Offering the option to buy extra annual leave is a straightforward way to support work-life balance and increase flexibility without adding cost to your benefits budget.

Why it’s worth considering:

  • Predictable annual enrolment windows
  • Strong demand from employees seeking flexibility
  • Employer and employee NI savings

4. Financial advice vouchers

If employee financial wellbeing is a strategic priority for your organisation, offering regulated financial advice through salary sacrifice allows you to support employees while keeping costs under control.

Key features:

  • Up to £500 per employee per year can be provided tax and NI free-free
  • Supports financial resilience and confidence
  • Integrates well into broader wellbeing strategies

Pensions: why timing matters

The changes to pension NI treatment in 2029 mean that acting now gives you a valuable window in which to secure multiple years of uncapped NI savings. 

From 2029:

  • Employee contributions up to £2,000 per year remain fully NI efficient. Employee and employer NI savings are restricted to the first £2,000 of pension contributions made by salary sacrifice. For example, at £3,000 annual contributions:
  • Employee NI increases modestly (roughly £80 for basic rate earners and £20 for higher rate).
  • Employer NI savings reduce by around £150 per employee.

The core advantages of pension salary sacrifice remain intact, but the unrestricted NI savings available today will not last forever. Implementing now gives you more years of return and positions your workforce to benefit from the full tax advantages.

Understand cost exposure before changes arrive

With NI rules shifting from 2029, it’s important to understand how the changes could affect your organisation’s current and future savings. Modelling the impact now allows you to plan ahead, adjust your benefits strategy and identify where salary sacrifice can continue to deliver value.

Broadstone offers a free impact assessment that estimates the potential change to employer NI savings and highlights practical options for managing the transition.

Request your free impact assessment.

Why should you introduce salary sacrifice?

Introducing or broadening your salary sacrifice arrangement gives you more time to build participation and embed behaviours.

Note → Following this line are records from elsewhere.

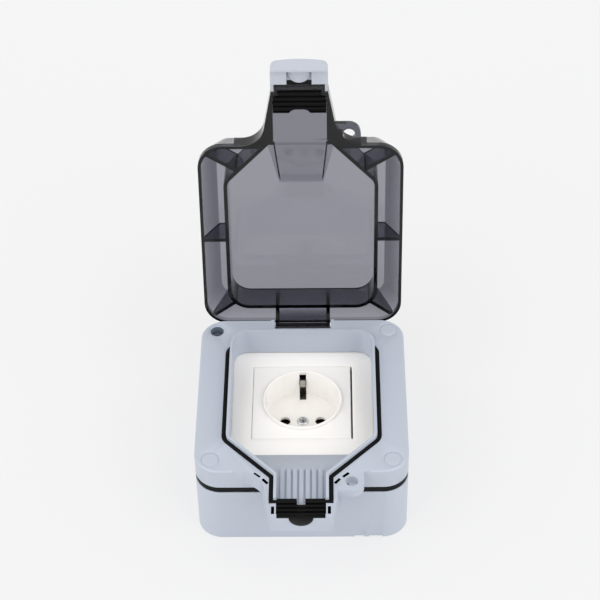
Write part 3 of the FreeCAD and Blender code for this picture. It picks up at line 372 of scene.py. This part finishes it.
# %% Shaded walls
HEAD_R = 3.1
BARE_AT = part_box("frame_screws")[1][0] / MM - HEAD_R
HOLE_REACH = 3.9
HOLE_DEEP_Z = DECK_Z - 3
END_WALL_REACH = 0.4
# Painted shade: the walls of the bare screw hole get a dark blue grey colour.
moulded_frame.data.materials.append(HOLE_SHADE)
shaded = 0
for face in moulded_frame.data.polygons:
    x, y, z = face.center / MM
    upright = abs(face.normal.z) < 0.5
    if math.hypot(x + BARE_AT, y - BARE_AT) < HOLE_REACH and (upright or z < HOLE_DEEP_Z):
        face.material_index = 2
        shaded += 1
# Painted shade: the end wall of the neck gets a dark navy colour for the shade of the latch.
smoke_lid.data.materials.append(NECK_SHADE)
fronts = [turned(*(corner.co / MM)[1:], -OPEN_TURN)[0] for corner in smoke_lid.data.vertices]
for face in smoke_lid.data.polygons:
    if max(fronts[v] for v in face.vertices) < min(fronts) + END_WALL_REACH:
        face.material_index = 1
        shaded += 1
print("shaded faces", shaded, "neck end at", round(min(fronts), 2))

# %% [markdown]
# What repeats is grown by Geometry Nodes. A tree starts with named inputs and
# ends with real geometry and its finish. In between, a round head is a disc
# whose upper face falls towards its rim, and parts are stacked along Z. The
# last two helpers run a tree on a few seed points or curves, keep the outcome
# as a plain mesh and let it ride on its body.


# %% Tree helpers
def new_tree(name, inputs):
    """Geometry tree with named inputs, its input node and its output node."""
    tree = bpy.data.node_groups.new(name, "GeometryNodeTree")
    tree.interface.new_socket("Geometry", in_out="INPUT", socket_type="NodeSocketGeometry")
    for label, kind in inputs:
        tree.interface.new_socket(label, in_out="INPUT", socket_type="NodeSocket" + kind)
    tree.interface.new_socket("Geometry", in_out="OUTPUT", socket_type="NodeSocketGeometry")
    return tree, tree.nodes.new("NodeGroupInput"), tree.nodes.new("NodeGroupOutput")


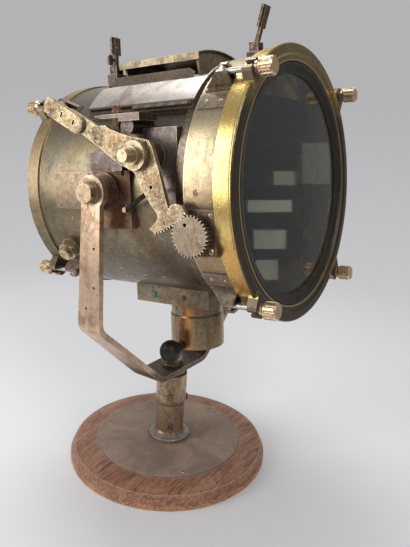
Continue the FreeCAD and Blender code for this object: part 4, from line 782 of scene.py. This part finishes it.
class LAMP_OT_spring(Operator):
    """Wind the return spring from its bolt on the drum to the hole in the lever's lower arm"""

    bl_idname = "lamp.spring"
    bl_label = "Return spring"

    # Places in the drum's own directions, from the middle of its axis
    BOLT = (-0.1476, -0.0319, -0.0198)
    HOLE = (-0.0814, 0.0059)
    LEVER_BACK = -0.158
    LEVER_FRONT = -0.163
    BOLT_RADIUS = 0.0026
    SLACK = 0.0003
    STRAIGHT = 0.007
    HOOK_START = 225
    HOOK_STEP = 22.5
    HOOK_POINTS = 13
    CURL_POINTS = 12

    def execute(self, context):
        size = sizes()
        bolt = Vector(self.BOLT)
        hole = Vector((self.LEVER_BACK + size.coil + size.wire, *self.HOLE))
        axis = (hole - bolt).normalized()
        tip = Matrix.Translation((0.0, 0.0, AXIS_HEIGHT)) @ Matrix.Rotation(-NOSE_UP, 4, "X")
        line = self.hook(bolt, axis, size) + self.curls(bolt, hole, axis, size)
        line.append(Vector((self.LEVER_BACK, *self.HOLE)))
        line.append(Vector((self.LEVER_FRONT - 2 * size.wire, *self.HOLE)))
        spring = self.drawn(context, [tip @ place for place in line], size.wire)
        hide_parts("return_spring")
        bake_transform(spring)
        return {"FINISHED"}

    def hook(self, bolt, axis, size):
        """The open loop round the bolt."""
        along = Vector((0.0, axis.y, axis.z)).normalized()
        across = Vector((0.0, -along.z, along.y))
        radius = self.BOLT_RADIUS + size.wire + self.SLACK
        turns = [math.radians(self.HOOK_START - self.HOOK_STEP * i) for i in range(self.HOOK_POINTS)]
        return [bolt + (along * math.cos(turn) + across * math.sin(turn)) * radius for turn in turns]

    def curls(self, bolt, hole, axis, size):
        """The wound length between the two straight ends."""
        run = (hole - bolt).length - 2 * self.STRAIGHT
        side = axis.cross(Vector((1.0, 0.0, 0.0))).normalized()
        other = axis.cross(side)
        steps = self.CURL_POINTS * size.curls
        line = []
        for i in range(steps + 1):
            turn = 2 * math.pi / self.CURL_POINTS * i
            out = side * math.cos(turn) + other * math.sin(turn)
            line.append(bolt + axis * (self.STRAIGHT + run * i / steps) + out * size.coil)
        return line

    def drawn(self, context, line, wire):
        """A round wire along the line, as a mesh."""
        curve = bpy.data.curves.new("spring_wire", "CURVE")
        curve.dimensions = "3D"
        curve.bevel_depth = wire
        curve.bevel_resolution = 3
        curve.resolution_u = 3
        curve.use_fill_caps = True
        spline = curve.splines.new("NURBS")
        spline.points.add(len(line) - 1)
        for point, place in zip(spline.points, line):
            point.co = (*place, 1.0)
        spline.order_u = 3
        spline.use_endpoint_u = True
        item = bpy.data.objects.new("coiled_spring", curve)
        context.collection.objects.link(item)
        mesh = bpy.data.meshes.new_from_object(item.evaluated_get(context.evaluated_depsgraph_get()))
        bpy.data.objects.remove(item)
        mesh.materials.clear()
        mesh.materials.append(spring_steel())
        spring = bpy.data.objects.new("coiled_spring", mesh)
        context.collection.objects.link(spring)
        return spring


class LAMP_OT_fittings(Operator):
    """Dress the saddle block, the lamp socket and the ball-headed screw"""

    bl_idname = "lamp.fittings"
    bl_label = "Fittings under the drum"

    def execute(self, context):
        saddle = aged_metal(
            "saddle_bronze", (0.38, 0.295, 0.20), (0.195, 0.15, 0.105), (0.032, 0.025, 0.018),
            bright=(0.60, 0.50, 0.36), warm=(0.20, 0.13, 0.085), patina=0.55, grime_and_shade=0.8,
            cloud=0.018,
        )
        # Painted highlight: an orange stripe down the socket
        glow = StainOrShade(lambda f: f.along(SOCKET_ACROSS).near(0.019, 0.011), (0.74, 0.35, 0.13), 0.9)
        socket = aged_metal(
            "socket_bronze", (0.40, 0.285, 0.165), (0.17, 0.135, 0.095), (0.032, 0.024, 0.018),
            bright=(0.80, 0.62, 0.42), warm=(0.42, 0.20, 0.09), patina=0.5, grime_and_shade=0.85,
            rough=(0.22, 0.44), streak=(1, 1, 0.15), cloud=0.018, stains_and_shading=(glow,),
        )
        dress(saddle, "saddle_block")
        dress(socket, "lamp_socket")
        dress(black_ball(colours()), "ball_screw")
        return {"FINISHED"}


class LAMP_OT_stage(Operator):
    """Pale floor, soft studio light and the camera at the photograph's angle"""

    bl_idname = "lamp.stage"
    bl_label = "Stage"

    # How far from the lamp the paper starts to fade, and the share of its radius where it ends
    FADE_START = 0.30
    FADE_END = 0.8
    CORNERS = 96
    # Which way the pale backdrop lies, and the point that the soft lamps aim at
    BACKDROP = (0.838, 0.525, -0.15)
    AIM = (0.0, 0.0, 0.38)

    def execute(self, context):
        scene = context.scene
        self.floor()
        self.world(scene)
        self.lights()
        self.camera(scene)
        scene.view_settings.view_transform = "Standard"
        return {"FINISHED"}

    def floor(self):
        """Round sheet of pale paper that fades into the backdrop."""
        radius = sizes().floor
        turns = [2 * math.pi * i / self.CORNERS for i in range(self.CORNERS)]
        corners = [(radius * math.cos(turn), radius * math.sin(turn), 0.0) for turn in turns]
        mesh = bpy.data.meshes.new("studio_floor")
        mesh.from_pydata(corners, [], [tuple(range(self.CORNERS))])
        floor = bpy.data.objects.new("studio_floor", mesh)
        bpy.context.collection.objects.link(floor)
        f = Finish("floor_paper")
        fade = f.from_middle().between(self.FADE_START, radius * self.FADE_END)
        paper = f.node("ShaderNodeBsdfDiffuse", {}, {"Color": (0.84, 0.84, 0.852)})
        clear = f.node("ShaderNodeBsdfTransparent", {}, {})
        mesh.materials.append(f.done(f.mixed(fade, paper, clear)))

    def world(self, scene):
        """A pale backdrop behind the lamp and plainer, darker walls round it."""
        world = bpy.data.worlds.new("studio")
        world.use_nodes = True
        g = Graph(world.node_tree)
        way = g.node("ShaderNodeTexCoord", {}, {}, "Generated")
        height = g.dot(way, UPWARD)
        pale = g.ramp(height + 0.55, (
            (0.0, (0.84, 0.84, 0.86)),
            (0.30, (0.57, 0.57, 0.585)),
            (0.62, (0.45, 0.45, 0.46)),
        ))
        wall = g.ramp(height * 0.5 + 0.5, (
            (0.0, (0.42, 0.41, 0.40)),
            (0.46, (0.13, 0.13, 0.13)),
            (1.0, (0.34, 0.34, 0.35)),
        ))
        behind = g.dot(way, self.BACKDROP).between(0.52, 0.80)
        colour = g.blend(behind, wall, pale)
        glow = g.node("ShaderNodeBackground", {}, {"Color": colour, "Strength": 1.0})
        g.node("ShaderNodeOutputWorld", {}, {"Surface": glow})
        scene.world = world

    def lights(self):
        """Soft lamps aimed at the drum, and dim panes that show as pale blocks in the glass."""
        lamps = (
            ("key", (-0.9, -1.3, 1.7), (0.9, 0.7), 15.0),
            ("side", (-1.25, 0.85, 0.74), (0.8, 1.35), 11.0),
            ("top", (0.3, 0.5, 2.0), (0.9, 0.9), 17.0),
        )
        for name, spot, extent, watts in lamps:
            aim = Vector(self.AIM) - Vector(spot)
            self.light(name, spot, extent, watts, aim.to_track_quat("-Z", "Y").to_matrix())
        # The panes are turned so that the glass shows them square to the camera
        across = Vector((0.5427, 0.8330, -0.1075))
        upward = Vector((0.1286, 0.0440, 0.9907))
        turn = Matrix((across, upward, across.cross(upward))).transposed()
        panes = (
            ("pane_bar", (1.111, -0.775, 0.337), (0.154, 0.042), 0.62),
            ("pane_low", (1.096, -0.780, 0.221), (0.112, 0.067), 0.55),
            ("pane_foot", (1.077, -0.794, 0.116), (0.077, 0.070), 0.50),
            ("pane_small", (1.151, -0.728, 0.429), (0.074, 0.049), 0.40),
            ("pane_tall", (1.218, -0.634, 0.468), (0.098, 0.144), 0.17),
        )
        for name, spot, extent, glow in panes:
            watts = glow * math.pi * extent[0] * extent[1]
            pane = self.light(name, spot, extent, watts, turn)
            pane.visible_camera = False
            pane.data.color = PANE_TINT

    def light(self, name, spot, extent, watts, turn):
        """One rectangular lamp of the studio."""
        light = bpy.data.lights.new(name, "AREA")
        light.shape = "RECTANGLE"
        light.size, light.size_y = extent
        light.energy = watts
        item = bpy.data.objects.new(name, light)
        item.matrix_world = Matrix.Translation(spot) @ turn.to_4x4()
        bpy.context.collection.objects.link(item)
        return item

    def camera(self, scene):
        """The camera that was fitted to the photograph."""
        data = bpy.data.cameras.new("photo_camera")
        data.sensor_width = 36.0
        data.lens = 35.6243
        data.shift_x = -0.015534
        data.shift_y = -0.066597
        item = bpy.data.objects.new("photo_camera", data)
        right = (0.542722, -0.837754, 0.060181)
        up = (0.12857, 0.15367, 0.979722)
        back = (-0.830014, -0.523979, 0.19111)
        turn = Matrix((right, up, back)).transposed().to_4x4()
        item.matrix_world = Matrix.Translation((-0.58948, -0.42825, 0.46212)) @ turn
        bpy.context.collection.objects.link(item)
        scene.camera = item


OPERATORS = (
    LAMP_OT_stand,
    LAMP_OT_yoke,
    LAMP_OT_drum,
    LAMP_OT_front,
    LAMP_OT_clamps,
    LAMP_OT_mechanism,
    LAMP_OT_spring,
    LAMP_OT_fittings,
    LAMP_OT_stage,
)


class LAMP_PT_pieces(Panel):
    """Lists the lamp's pieces in the order in which they are made"""

    bl_idname = "LAMP_PT_pieces"
    bl_label = "Signal lamp"
    bl_space_type = "VIEW_3D"
    bl_region_type = "UI"
    bl_category = "Signal lamp"

    def draw(self, context):
        for operator in OPERATORS:
            self.layout.operator(operator.bl_idname)
        for group in (context.scene.lamp_colours, context.scene.lamp_sizes):
            box = self.layout.box()
            for name in group.__annotations__:
                box.prop(group, name)


CLASSES = (LampColours, LampSizes, *OPERATORS, LAMP_PT_pieces)


def register():
    for item in CLASSES:
        bpy.utils.register_class(item)
    bpy.types.Scene.lamp_colours = PointerProperty(type=LampColours)
    bpy.types.Scene.lamp_sizes = PointerProperty(type=LampSizes)


def unregister():
    del bpy.types.Scene.lamp_colours
    del bpy.types.Scene.lamp_sizes
    for item in reversed(CLASSES):
        bpy.utils.unregister_class(item)


def main():
    register()
    for operator in OPERATORS:
        group, name = operator.bl_idname.split(".")
        getattr(getattr(bpy.ops, group), name)()
    bpy.context.view_layer.update()


if __name__ == "__main__":
    main()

Organisations that start now benefit most – not just financially, but in how their benefits strategy evolves.

Here are reasons why your organisation should consider salary sacrifice beyond pensions:

  • More cumulative NI savings year on year
  • Smoother operational rollouts, especially for EV and cycle to work
  • More effective communication, planned at the right time rather than compressed or reactive
  • Greater confidence in budgeting, as savings can be forecast and linked to your financial year
  • Stronger integration with wellbeing, retention and ESG goals

Implementing salary sacrifice

Salary sacrifice is accessible and manageable, but it’s important to get the fundamentals right from the outset. This protects your employees, ensures compliance and avoids administrative issues later.

Key preparation steps include:

  • Completing National Minimum Wage (NMW) checks
  • Evaluating benefit-in-kind implications
  • Managing contractual variations correctly
  • Ensuring payroll accuracy and clear scheme windows
  • Segmenting communications based on eligibility and needs
  • Tracking savings, uptake and wellbeing outcomes

A well-structured approach helps you maximise participation and ensures employees understand the full value available to them. 

Why expert support matters

Salary sacrifice can deliver meaningful savings, but the detail matters. Working with an employee benefits consultant helps you meet compliance requirements from the start, avoid payroll and operational errors, and ensure your scheme is set up correctly.

A consultant can also support your communication strategy, helping employees understand the benefits and improving participation. They can identify additional efficiencies or future opportunities you may not have considered.

In short, expert guidance gives you a smoother, lower‑risk implementation with stronger financial and wellbeing outcomes. 

A cost-efficient change for business and employees

Salary sacrifice offers a rare combination of cost efficiency and employee value. The upcoming NI changes mean the next few years provide the strongest window to optimise your pension arrangements and explore wider salary sacrifice benefits.